We have to make it to Colosso...If we're late, we can't enter.
Even if we find some warriors, we won't make it without that anchor. We're not leaving!

Read that above exchange eighteen times in a variety of voices and you basically have this section of the game in a nutshell. I am not liable if this causes you to be punched repeatedly.



As always, we get to solve problems completely unrelated to anything. What did putting the anchor up here accomplish, exactly? If the thief wanted to steal it he probably should have not kept it on the ship, and if he wanted to sabotage the voyage he should have thrown it in the water or, again, not kept it on the ship. Maybe he was planning to make the captain play a game of hot and cold mostly just to be a dick.




Well, look at that! Did you find our charm for us? [No]
You climbed up the mast to see the Crow's Nest, and there it was? How on earth did it get up there?

I feel this adequately demonstrates the problem with having both yes/no dialogue options and a refusal to write unique dialogue.
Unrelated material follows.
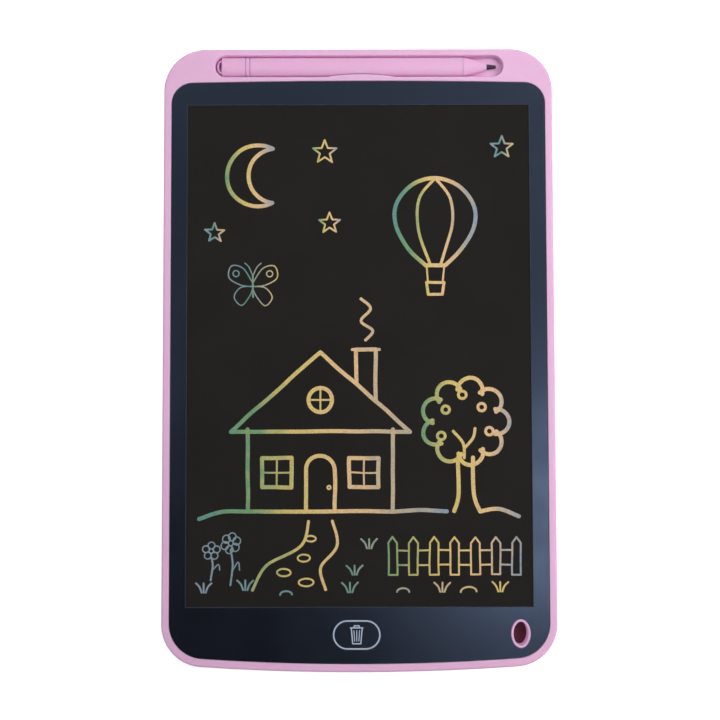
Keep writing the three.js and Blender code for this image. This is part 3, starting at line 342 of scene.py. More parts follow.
# Camera at the photograph's place and angle
CAMERA_DISTANCE = 600.0
CAMERA_TILT = math.radians(3.512)
CAMERA_ROLL = math.radians(-0.1338)
CAMERA_TARGET = Vector((0.5, -1.406, 7.4))
CAMERA_LENS = 72.27
SENSOR_WIDTH = 36.0
CLIP_START = 10.0
CLIP_END = 50000.0

# Facets
QUARTER = math.pi / 2
CORNER_STEPS = 28
BOW_STEPS = 40
ROUND_STEPS = 8
OVAL_STEPS = 72
PEN_STEPS = 112
BUMP_STEPS = 28
SCREW_STEPS = 40
CAP_STEPS = 5
STROKE_STEP = 1.1
STROKE_STEPS = 2
CIRCLE_STEPS = 12
FLAT_NORMAL = 0.95
SMOOTH_ANGLE = math.radians(34)


class Box:
    """A CAD node's box at rest, in millimetres."""

    def __init__(self, node):
        low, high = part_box(node)
        self.low = low / MM
        self.high = high / MM
        self.x, self.y, self.z = (self.low + self.high) / 2
        self.width, self.length, self.height = self.high - self.low
        self.place = (self.x, self.y)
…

Come to think of it, I don't know your name. You want to tell me? [No] Well, I'll need to call you something. Hmm...You look like Isaac. Well then, Isaac...Well, everybody, let's get this ship to sea!
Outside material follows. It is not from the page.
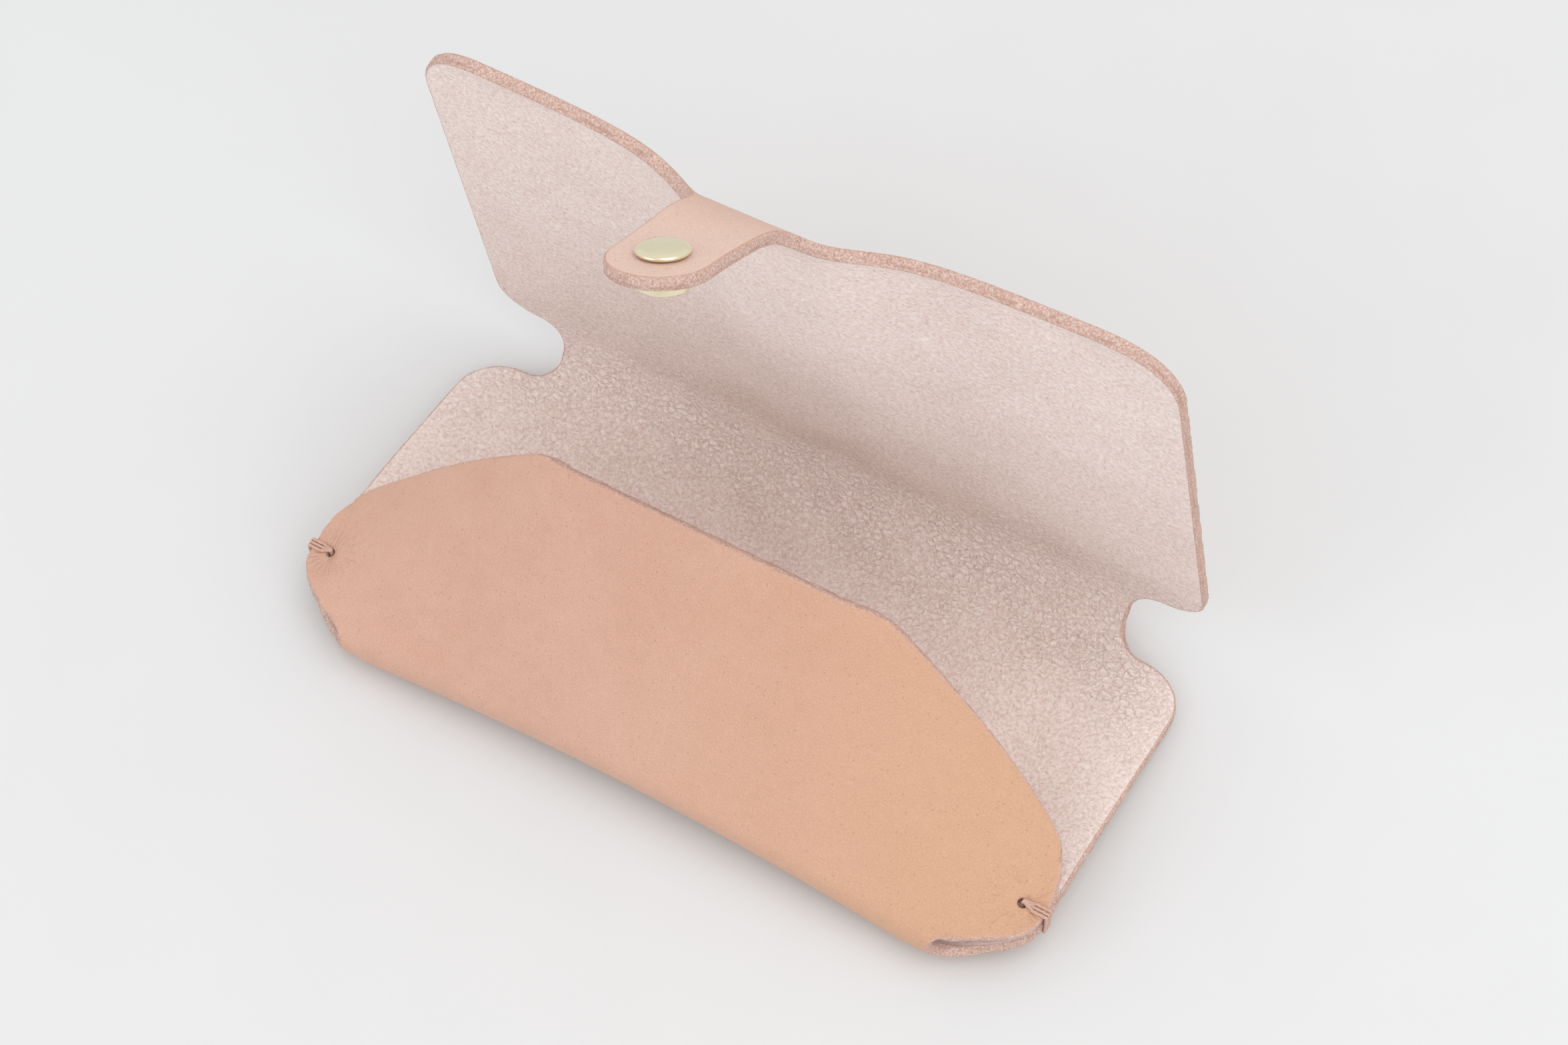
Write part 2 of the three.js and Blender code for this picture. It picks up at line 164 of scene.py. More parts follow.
FOLD_LOBE = TACK_FROM_FOLD - 5.1
NOTCH_LINE = HINGE_LINE + NOTCH_RISE
RIGHT_EDGE = rounded([
    (0, -POCKET_MOUTH, 0),
    (MOUTH_HALF_WIDTH, -POCKET_MOUTH, 14),
    (EAR_HALF_WIDTH, -EAR_HEIGHT, 15),
    (EAR_HALF_WIDTH, -FOLD_LOBE, 9),
    (FOLD_HALF_WIDTH - 3.5, 0, 4),
    (EAR_HALF_WIDTH, FOLD_LOBE, 9),
    (BACK_HALF_WIDTH, NOTCH_LINE - NOTCH_RADIUS, 10.5),
    (NOTCH_HALF_WIDTH, NOTCH_LINE - NOTCH_RADIUS, NOTCH_RADIUS - 0.1),
    (NOTCH_HALF_WIDTH, NOTCH_LINE + NOTCH_RADIUS + NOTCH_STRETCH, NOTCH_RADIUS - 0.1),
    (FLAP_HALF_WIDTH, NOTCH_LINE + NOTCH_RADIUS + NOTCH_STRETCH, 8),
    (FLAP_FREE_HALF_WIDTH, FREE_EDGE, 15),
    (TAB_HALF_WIDTH, FREE_EDGE, TAB_FILLET),
    (TAB_HALF_WIDTH, TIP, TAB_HALF_WIDTH - 0.2),
    (0, TIP, 0),
])
SEAM_ALONG = FREE_EDGE + TAB_SEAM


def split_at_seam(points):
    """The right-hand edge in two: up to the tab seam, and from it to the tip."""
    crossing = max(i for i in range(len(points)) if points[i, 1] < SEAM_ALONG)
    a, b = points[crossing], points[crossing + 1]
    meet = a + (b - a) * (SEAM_ALONG - a[1]) / (b[1] - a[1])
    return np.vstack([points[:crossing + 1], meet]), np.vstack([meet, points[crossing + 1:]])


def half_width(along):
    """How far the leather reaches from the middle line at a place along it."""
    a, b = RIGHT_EDGE[:-1], RIGHT_EDGE[1:]
    spans = (np.minimum(a[:, 1], b[:, 1]) <= along) & (along <= np.maximum(a[:, 1], b[:, 1]))
    run = np.where(np.abs(b[:, 1] - a[:, 1]) < 1e-6, 1, b[:, 1] - a[:, 1])
    across = a[:, 0] + (b[:, 0] - a[:, 0]) * (along - a[:, 1]) / run
    return float(across[spans].max())


# ---- the folded shape ----

def walk(heading, stretches, distance):
    """Follows straight and bent stretches of (length, turn) up the side view, from the bottom fold."""
    y, z = np.zeros_like(distance), np.full_like(distance, HALF + FOLD_RADIUS)
    left, angle = distance.copy(), np.full_like(distance, heading)
    for length, turn in stretches:
        step = np.minimum(left, length)
        bend = turn * step / length
        chord = step * np.sinc(bend / (2 * math.pi))
        y += chord * np.cos(angle + bend / 2)
        z += chord * np.sin(angle + bend / 2)
        angle += bend
        left -= step
    return y, z


def middle(across, along):
    """The middle of the leather at places in the flat cut, folded, in millimetres."""
    reach = np.abs(across)
    bow = 1 - (across / FOLD_HALF_WIDTH) ** 2
    bow = (bow + np.sqrt(bow ** 2 + 0.01)) / 2
    ears = EAR_LIFT * smoothstep(reach, EAR_LIFT_FROM, BACK_HALF_WIDTH)

    out = np.clip((reach - BULGE_HALF_WIDTH) / (EAR_HALF_WIDTH - 3 - BULGE_HALF_WIDTH), 0, 1)
    slope = MOUTH_SLOPE + (EAR_SLOPE - MOUTH_SLOPE) * out ** 1.35
    turn = QUARTER_TURN - np.arctan(slope)
    fade = 1 - np.clip(-along / POCKET_MOUTH, 0, 1)
    front_stretches = [(FOLD_RADIUS * turn, -turn), (POCKET_MOUTH, 0)]
    front_y, front_z = walk(QUARTER_TURN, front_stretches, np.maximum(-along, 0))
    pull = np.exp(-((reach - EAR_HALF_WIDTH) / 14) ** 2 - ((along + TACK_FROM_FOLD) / 9) ** 2)
    front_y += FOLD_BOW * bow * fade
    front_z += STUD_RISE * bow * fade - TACK_PULL * pull + ears * (1 - smoothstep(-along, 0, 6))

    drawn = MIDDLE_LEAN / (1 + (np.maximum(0, reach - DRAWN_HALF_WIDTH) / DRAWN_FADE) ** 2)
    curl = QUARTER_TURN - FLAP_LEAN - TAB_ANGLE - drawn
    back_y, back_z = walk(-QUARTER_TURN, [
        (BACK_START, QUARTER_TURN),
        (POCKET_DEPTH - FOLD_RADIUS, 0),
        (HINGE_RADIUS * HINGE_TURN, HINGE_TURN + drawn),
        (FLAP_LENGTH - TAB_CURL_START, 0),
        (TAB_CURL_RADIUS * curl, curl),
        (TAB_LENGTH, 0),
    ], np.maximum(along, 0))
    back_y += FOLD_BOW * bow * (1 - smoothstep(along, 0, 40))
    back_z += STUD_RISE * bow * (1 - smoothstep(along, STUD_FROM_FOLD + 9, BOW_ENDS))
    back_z += ears * (1 - smoothstep(along, TACK_FROM_FOLD + 4, HINGE_LINE + 10))

    twist = TAB_TWIST * smoothstep(along, FREE_EDGE, SNAP_AT)
    back_y += across * np.sin(twist) * math.sin(TAB_ANGLE)
    back_z += across * np.sin(twist) * math.cos(TAB_ANGLE)

    front = along < 0
    y, z = np.where(front, front_y, back_y), np.where(front, front_z, back_z)
    return np.stack([across * np.cos(twist), y, z], -1)


def directions(across, along):
    """Unit directions at places in the flat cut: ahead, towards the tab, and out of the flesh side."""
    step = 0.02
    sideways = middle(across + step, along) - middle(across - step, along)
    ahead = middle(across, along + step) - middle(across, along - step)
    flesh = np.cross(sideways, ahead)
    return [d / np.linalg.norm(d, axis=-1, keepdims=True) for d in (ahead, flesh)]


def in_leather(across, along, height):
    """Places in the folded leather, in metres in the shared frame."""
    across, along = np.atleast_1d(across).astype(float), np.atleast_1d(along).astype(float)
    flesh = directions(across, along)[1]
    points = middle(across, along) + flesh * np.atleast_1d(height)[:, None]
    return (points - [0, CENTRE_Y, 0]) * MM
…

Meanwhile, I feel this adequately demonstrates the problem with your game being written by idiots. I would think it was a tongue-in-cheek option thrown in out of necessity, but the Sea Captain never calls you by name for the rest of this chapter so "you" would have perfectly sufficed.
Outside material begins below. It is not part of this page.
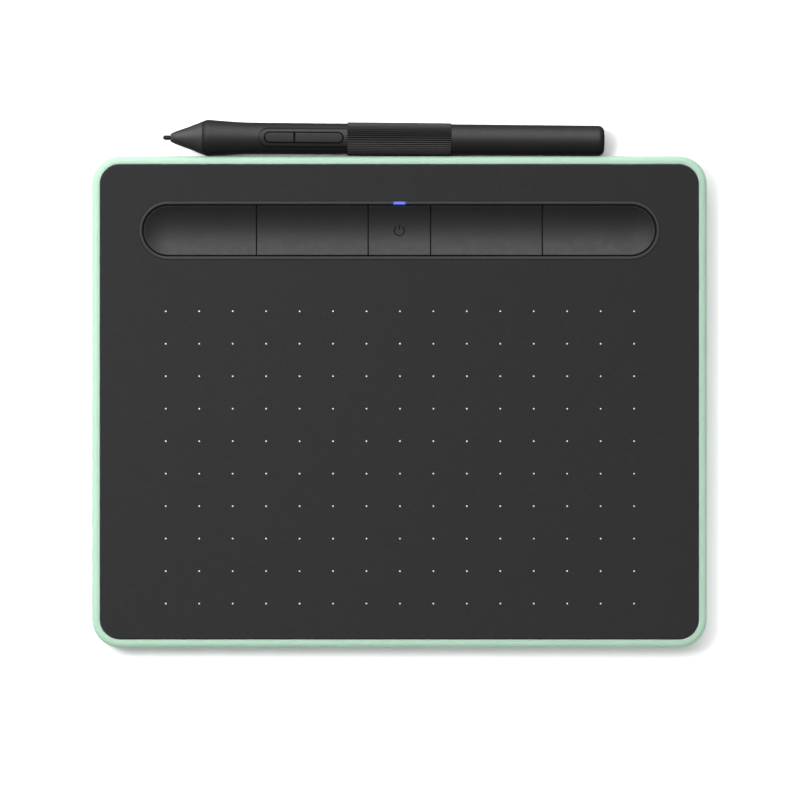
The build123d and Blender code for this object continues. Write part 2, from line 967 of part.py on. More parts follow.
def side_button(front, rear, stem_s):
    """One part of the split pill, with its flange and stem."""
    with BuildPart() as button:
        with BuildSketch(Plane.XY.offset(button_flange_bottom)):
            button_plan(front, rear, 0)
        extrude(amount=pad_crown - button_flange_bottom)
        with BuildSketch(section(pill_front)):
            with Locations((0, pill_top - button_crown)):
                Circle(button_crown)
        extrude(amount=pill_rear - pill_front, mode=Mode.INTERSECT)
        with BuildSketch(Plane.XY.offset(button_flange_bottom)):
            button_plan(front, rear, button_flange_margin)
        extrude(amount=button_flange_top - button_flange_bottom)
        with BuildSketch(Plane.XY.offset(button_stem_bottom)):
            with Locations((stem_s, 0)):
                Circle(stem_radius)
        extrude(amount=button_flange_bottom - button_stem_bottom)
    return button


split_half = key_gap / 2
front_button = side_button(pill_front - grip_bore, pill_split - split_half, front_switch_s)
save(front_button, "front_button", pen_place)
rear_button = side_button(pill_split + split_half, pill_rear + grip_bore, rear_switch_s)
save(rear_button, "rear_button", pen_place)

with BuildPart() as pen_board:
    with BuildSketch(Plane.XY.offset(pen_board_z)):
        with Locations(((pen_board_front + pen_board_rear) / 2, 0)):
            Rectangle(pen_board_rear - pen_board_front, 2 * pen_board_half_width)
    extrude(amount=pen_board_thickness)
save(pen_board, "pen_board", pen_place)

with BuildPart() as button_switches:
    with BuildSketch(Plane.XY.offset(pen_board_z + pen_board_thickness)):
        with Locations((front_switch_s, 0), (rear_switch_s, 0)):
            Rectangle(pen_switch_size, pen_switch_size)
    extrude(amount=pen_switch_height)
save(button_switches, "button_switches", pen_place)

# Tray that carries the pressure sensor and the pen's board
with BuildPart() as pen_chassis:
    with BuildSketch(section(tray_front)):
        Circle(tray_radius)
        Circle(tray_bore, mode=Mode.SUBTRACT)
        with Locations((0, pen_board_z)):
            Rectangle(
                2 * tray_radius,
                tray_radius,
                align=(Align.CENTER, Align.MIN),
                mode=Mode.SUBTRACT,
            )
    extrude(amount=tray_rear - tray_front)
save(pen_chassis, "pen_chassis", pen_place)


# Ribbed sleeve ----------------------------------------------------------------
sleeve_web_front = 70.2
sleeve_web_rear = 76.0
sleeve_web_bore = 3.5
sleeve_tail_bore = 4.3
sleeve_edge = 0.15

with BuildPart() as ribbed_sleeve:
    with BuildSketch(Plane.XZ):
        with BuildLine():
            Polyline(
                (band_front, sleeve_spigot + spigot_clearance),
                (band_front, band_front_radius - sleeve_edge),
                (band_front + sleeve_edge, band_front_radius),
                (band_rear - sleeve_edge, band_rear_radius),
                (band_rear, band_rear_radius - sleeve_edge),
                (band_rear, sleeve_tail_bore),
                (sleeve_web_rear, sleeve_tail_bore),
                (sleeve_web_rear, sleeve_web_bore),
                (sleeve_web_front, sleeve_web_bore),
                (sleeve_web_front, sleeve_spigot + spigot_clearance),
                close=True,
            )
        make_face()
    revolve(axis=Axis.X)
    with BuildSketch(section(band_front)):
        with PolarLocations(band_front_radius, rib_count):
            Circle(rib_groove)
    extrude(amount=band_rear - band_front, mode=Mode.SUBTRACT)
save(ribbed_sleeve, "ribbed_sleeve", pen_place)


# Rear barrel, nib store and spare nibs ----------------------------------------
with BuildPart() as rear_barrel:
    with BuildSketch(Plane.XZ):
        with BuildLine():
            Polyline(
                (pen_length - tail_round, tail_rear_radius),
                (band_rear, tail_front_radius),
                (band_rear, tail_spigot),
                (tail_spigot_front, tail_spigot),
                (tail_spigot_front, tail_bore),
                (tail_bore_rear, tail_bore),
                (tail_bore_rear, 0),
                (pen_length, 0),
                (pen_length, tail_rear_radius - tail_round),
            )
            ThreePointArc(
                (pen_length, tail_rear_radius - tail_round),
                (
                    pen_length - tail_round * (1 - sqrt(0.5)),
                    tail_rear_radius - tail_round * (1 - sqrt(0.5)),
                ),
                (pen_length - tail_round, tail_rear_radius),
            )
        make_face()
    revolve(axis=Axis.X)
save(rear_barrel, "rear_barrel", pen_place)

store_plug_front = 70.5
store_plug_rear = 78.0
store_plug_radius = 3.45
store_rear = 112.0
store_radius = 3.0
spare_bore = 0.75
spare_bore_depth = 12.0
spare_circle = 1.6
spare_length = 15.0
spare_count = 3
spare_edge = 0.3
with BuildPart() as nib_store:
    with BuildSketch(section(store_plug_front)):
        Circle(store_plug_radius)
    extrude(amount=store_plug_rear - store_plug_front)
    with BuildSketch(section(store_plug_rear)):
        Circle(store_radius)
    extrude(amount=store_rear - store_plug_rear)
    with BuildSketch(section(store_rear)):
        with PolarLocations(spare_circle, spare_count):
            Circle(spare_bore)
    extrude(amount=-spare_bore_depth, mode=Mode.SUBTRACT)
save(nib_store, "nib_store", pen_place)

spare_front = store_rear - spare_bore_depth + spigot_clearance
with BuildPart() as spare_nibs:
    with BuildSketch(section(spare_front)):
        with PolarLocations(spare_circle, spare_count):
            Circle(nib_radius)
    extrude(amount=spare_length)
    spare_ends = spare_nibs.faces().filter_by(Axis.X).group_by(Axis.X)[-1]
    chamfer(spare_ends.edges(), length=spare_edge)
save(spare_nibs, "spare_nibs", pen_place)
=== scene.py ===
import json
from math import cos, pi, radians, sin, sqrt

import bmesh
import bpy
from mathutils import Matrix, Vector


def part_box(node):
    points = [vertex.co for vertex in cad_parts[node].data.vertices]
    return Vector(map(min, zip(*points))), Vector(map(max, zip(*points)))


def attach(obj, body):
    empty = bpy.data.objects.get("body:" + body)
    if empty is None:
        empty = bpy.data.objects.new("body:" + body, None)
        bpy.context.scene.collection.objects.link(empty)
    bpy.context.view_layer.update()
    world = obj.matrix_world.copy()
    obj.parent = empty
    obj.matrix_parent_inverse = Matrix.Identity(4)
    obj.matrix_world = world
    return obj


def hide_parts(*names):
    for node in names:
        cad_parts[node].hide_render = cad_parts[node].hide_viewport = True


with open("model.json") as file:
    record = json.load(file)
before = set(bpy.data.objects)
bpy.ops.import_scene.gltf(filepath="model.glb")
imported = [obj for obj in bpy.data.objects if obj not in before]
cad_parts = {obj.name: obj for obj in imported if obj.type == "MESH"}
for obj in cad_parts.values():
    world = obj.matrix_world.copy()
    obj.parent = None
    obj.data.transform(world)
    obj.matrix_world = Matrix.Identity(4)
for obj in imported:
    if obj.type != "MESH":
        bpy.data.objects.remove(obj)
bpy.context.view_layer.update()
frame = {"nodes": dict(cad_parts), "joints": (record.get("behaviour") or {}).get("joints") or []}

# A slim drawing tablet with its pen lying behind it.  Lengths are in metres:
# sizes are given in millimetres times mm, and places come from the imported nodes.
mm = 0.001
SMOOTH_ANGLE = radians(38)


# Reading the frame ------------------------------------------------------------
def joint_axis(name):
    """Unit vector along which a joint slides."""
    joint = next(j for j in frame["joints"] if j["name"] == name)
    return Vector(joint["axis"]).normalized()


shell_low, shell_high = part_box("base_shell")
sheet_low, sheet_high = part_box("surface_sheet")
cover_low, cover_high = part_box("top_cover")
power_low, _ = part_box("power_button")
guide_low, guide_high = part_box("light_guide")
usb_low, usb_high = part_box("usb_shell")
foot_low, foot_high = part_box("rubber_feet")
centre = (shell_low + shell_high) / 2
casing_half = (shell_high - shell_low) / 2
sheet_half = (sheet_high - sheet_low) / 2
guide_middle = (guide_low + guide_high) / 2
usb_middle = (usb_low + usb_high) / 2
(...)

Welcome to the worst part of the post-Vale slog. The combined text of all the dialogue that takes place on this boat is more than 2500 words. A random Youtube LP shows that this boat ride takes 33 minutes of unedited game time and that people on Youtube think Golden Sun is a good game to LP for 33 minutes of unedited game time.

The gimmick (as explained in a lengthy conversation I'm ignoring) is that monsters are going to attack a ship full of civilians. Rather than hiring professional guards to prevent this or delaying the shipride, they enlist random teenagers to fight off said monsters and force said civilians to row the ship.



Despite the infestation of sea monsters for some reason (based on precedent, I'm guessing rocks fell in the water, because by this point that volcanic explosion we never saw any evidence of may has well have been powerful enough to launch rocks to Mars), everybody agrees that seeing a tournament is far more important than not being mauled by giant squids. Thus we get to be bodyguards on the most tedious boat trip ever devised by man.


(Well, in the top three)


He's unconscious! It looks like the sea monsters got one of our rowers...There's no way around it...Isaac, go ask one of the passengers to row,



As always, Camelot punishes you for not being omniscient but does a terrible of job of coming up with a proper punishment, so more accurately they encourage you to buy a guide and then fail to offer you anything for your trouble. This exact same thing is going to happen three more times (and yes, I mean the exact same thing, down to a bunch of copy/pasted dialogue), and picking the right arbitrary combination of rowers will let you access a bonus dungeon early... Too early to get anything worthwhile there.

Camelot, you aren't really getting this bonus content thing.



If I didn't tell you otherwise, you would probably assume that there aren't any cutscenes other than what I'm showing you. Let's just say this is precisely the point and why Camelot really doesn't get this.


[The exact same thing continues to happen until finally something slightly different but still mostly the same happens]

Isaac, there's a huge sea monster on the ship! If we don't do something...we'll sink! You have to help us!



I love what this monster is doing with its front arm-tentacles. I can picture him with a monocle and curly mustache tying dames to railroad tracks in the 1930s.



As before, I know that applying logic to in-game summons is a bad idea no matter what you're playing, but it's not an incredible leap of logic to think of Garet actually deciding that having a flaming meteor crash into a wooden boat is the best way to save the people inside.



Besides having more personality than the series' main antagonists, the Kraken has the noteworthy distinction of being the boss that finally marks the beginning of this game posing any degree of a challenge. In layman's terms this means doing the exact same spamming of djinn and psynergy but having to use one or two turns to revive party members. Which is typically accomplished by spamming djinn and psynergy.


Land ho!



This is what happens when choosing an intentionally terrible group of rowers. We end up landing on Crossbone Isle, which is apparently an unexplored and mysterious island unknown to any of the sailors who regularly travel between the major cities on either side of this very well-known body of water established as being a lake.



Every city has members of the worst priesthood ever to revive characters for money, but this man is noteworthy for directly owing us his life and having the power to raise the dead but still charging us more per service than we paid for the tickets. Leo X would be proud.



Well, these civilians were ready to risk their lives to see a tournament that's starting almost immediately, but I'm sure nobody will mind if we roleplay as Richard Burton for a while. Go around and try not to get killed. Have fun.



I'm not going to go into detail about any of this dungeon just yet. Suffice to say we can only get a few items before hitting a brick wall, needing to turn around, and magically having no problem finding Tolbi from this unexplored and mysterious island nobody's ever seen.




Thanks for all your hard work. Your efforts got this ship to shore. I thank you again. Hurry, everyone! Colosso is already underway in Tolbi!

Ah, so we failed.

You in a strange accent posted:

We have to make it to Colosso...If we're late, we can't enter.

Sorry about taking that detour and causing you to unnecessarily risk your collective deaths yet be unable to win the prestige necessary to bring meaning to your otherwise meaningless lives.

On the plus side, it did get me some herbs.